### [TASK REQUIREMENTS]
Set out every line bearing the string "scene".

[A run of records]
•••••

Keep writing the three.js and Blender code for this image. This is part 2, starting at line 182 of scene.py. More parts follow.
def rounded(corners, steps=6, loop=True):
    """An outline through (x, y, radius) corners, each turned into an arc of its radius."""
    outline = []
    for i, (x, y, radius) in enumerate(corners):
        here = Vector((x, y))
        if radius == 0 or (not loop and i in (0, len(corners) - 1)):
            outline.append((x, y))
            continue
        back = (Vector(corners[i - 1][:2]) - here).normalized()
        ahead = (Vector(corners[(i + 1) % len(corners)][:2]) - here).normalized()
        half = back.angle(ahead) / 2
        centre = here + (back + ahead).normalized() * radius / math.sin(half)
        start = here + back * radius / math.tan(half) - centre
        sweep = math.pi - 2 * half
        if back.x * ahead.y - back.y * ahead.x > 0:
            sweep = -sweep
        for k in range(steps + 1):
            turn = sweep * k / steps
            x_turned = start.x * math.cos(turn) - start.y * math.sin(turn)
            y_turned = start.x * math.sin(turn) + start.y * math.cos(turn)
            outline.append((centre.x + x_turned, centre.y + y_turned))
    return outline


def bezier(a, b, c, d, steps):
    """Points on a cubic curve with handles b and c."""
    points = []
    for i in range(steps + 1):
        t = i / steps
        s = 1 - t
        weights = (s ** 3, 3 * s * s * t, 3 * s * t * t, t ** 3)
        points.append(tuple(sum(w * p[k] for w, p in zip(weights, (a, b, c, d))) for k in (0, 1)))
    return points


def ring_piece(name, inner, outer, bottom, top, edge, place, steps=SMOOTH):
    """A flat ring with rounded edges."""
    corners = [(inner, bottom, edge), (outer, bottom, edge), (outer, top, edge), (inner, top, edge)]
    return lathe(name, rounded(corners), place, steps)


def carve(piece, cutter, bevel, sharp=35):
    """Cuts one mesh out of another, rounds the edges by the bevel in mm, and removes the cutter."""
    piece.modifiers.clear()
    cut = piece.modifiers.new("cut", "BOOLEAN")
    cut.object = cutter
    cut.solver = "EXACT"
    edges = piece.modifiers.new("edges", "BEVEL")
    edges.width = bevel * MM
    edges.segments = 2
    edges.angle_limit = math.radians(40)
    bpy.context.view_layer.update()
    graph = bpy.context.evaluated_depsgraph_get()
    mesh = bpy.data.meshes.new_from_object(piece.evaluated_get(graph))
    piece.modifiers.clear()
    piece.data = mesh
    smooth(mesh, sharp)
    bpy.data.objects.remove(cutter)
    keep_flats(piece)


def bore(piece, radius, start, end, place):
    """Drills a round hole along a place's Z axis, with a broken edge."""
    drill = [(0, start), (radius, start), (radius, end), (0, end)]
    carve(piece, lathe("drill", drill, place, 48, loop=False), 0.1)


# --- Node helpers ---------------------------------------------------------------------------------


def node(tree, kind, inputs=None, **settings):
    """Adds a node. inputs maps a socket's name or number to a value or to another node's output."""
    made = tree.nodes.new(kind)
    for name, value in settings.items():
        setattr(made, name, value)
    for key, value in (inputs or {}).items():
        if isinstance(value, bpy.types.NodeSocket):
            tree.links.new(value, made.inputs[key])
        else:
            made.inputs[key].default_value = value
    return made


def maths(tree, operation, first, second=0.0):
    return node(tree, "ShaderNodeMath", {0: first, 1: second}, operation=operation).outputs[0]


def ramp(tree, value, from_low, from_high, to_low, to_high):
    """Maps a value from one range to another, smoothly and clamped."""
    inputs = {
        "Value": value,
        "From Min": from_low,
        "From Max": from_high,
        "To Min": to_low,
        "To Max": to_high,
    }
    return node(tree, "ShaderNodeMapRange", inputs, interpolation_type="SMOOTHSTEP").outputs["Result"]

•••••

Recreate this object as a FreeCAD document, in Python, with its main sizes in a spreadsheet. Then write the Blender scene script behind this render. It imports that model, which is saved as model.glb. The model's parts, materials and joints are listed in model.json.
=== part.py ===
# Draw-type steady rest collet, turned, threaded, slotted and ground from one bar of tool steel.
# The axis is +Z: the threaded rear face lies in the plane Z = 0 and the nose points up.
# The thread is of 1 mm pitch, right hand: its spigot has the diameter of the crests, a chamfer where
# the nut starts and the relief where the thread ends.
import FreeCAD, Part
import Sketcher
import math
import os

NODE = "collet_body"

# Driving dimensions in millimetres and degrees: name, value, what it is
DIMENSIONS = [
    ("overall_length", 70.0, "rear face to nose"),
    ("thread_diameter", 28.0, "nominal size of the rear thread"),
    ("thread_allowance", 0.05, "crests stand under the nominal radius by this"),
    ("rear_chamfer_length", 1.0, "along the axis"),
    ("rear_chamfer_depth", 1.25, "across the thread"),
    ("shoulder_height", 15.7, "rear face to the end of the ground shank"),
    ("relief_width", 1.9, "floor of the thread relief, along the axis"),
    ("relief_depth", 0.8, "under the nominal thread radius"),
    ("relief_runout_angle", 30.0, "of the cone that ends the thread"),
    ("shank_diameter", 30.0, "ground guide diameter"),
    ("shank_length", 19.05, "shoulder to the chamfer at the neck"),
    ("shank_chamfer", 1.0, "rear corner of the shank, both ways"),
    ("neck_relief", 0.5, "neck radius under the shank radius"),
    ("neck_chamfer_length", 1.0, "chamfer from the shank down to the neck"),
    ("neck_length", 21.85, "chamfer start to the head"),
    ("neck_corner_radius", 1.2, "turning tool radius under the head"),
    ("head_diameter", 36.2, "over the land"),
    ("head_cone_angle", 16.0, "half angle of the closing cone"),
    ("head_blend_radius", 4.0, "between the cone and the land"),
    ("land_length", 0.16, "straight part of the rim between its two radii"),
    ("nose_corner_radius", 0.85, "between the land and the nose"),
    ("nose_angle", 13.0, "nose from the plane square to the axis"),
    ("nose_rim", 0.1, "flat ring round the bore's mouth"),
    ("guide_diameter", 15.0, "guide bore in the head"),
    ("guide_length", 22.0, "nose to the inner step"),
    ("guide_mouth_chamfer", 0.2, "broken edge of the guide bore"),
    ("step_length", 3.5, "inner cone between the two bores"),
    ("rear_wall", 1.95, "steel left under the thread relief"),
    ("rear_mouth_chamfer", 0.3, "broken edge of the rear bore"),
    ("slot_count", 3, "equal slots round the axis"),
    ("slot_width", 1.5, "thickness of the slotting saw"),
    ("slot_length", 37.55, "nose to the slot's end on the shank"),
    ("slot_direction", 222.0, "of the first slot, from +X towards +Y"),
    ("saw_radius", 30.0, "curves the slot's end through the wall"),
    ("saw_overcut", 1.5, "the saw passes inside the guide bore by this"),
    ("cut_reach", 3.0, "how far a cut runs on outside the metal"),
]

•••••

### [OUTPUT BELOW]
Keep writing the three.js and Blender code for this image. This is part 2, starting at line 182 of scene.py. More parts follow.
Recreate this object as a FreeCAD document, in Python, with its main sizes in a spreadsheet. Then write the Blender scene script behind this render. It imports that model, which is saved as model.glb. The model's parts, materials and joints are listed in model.json.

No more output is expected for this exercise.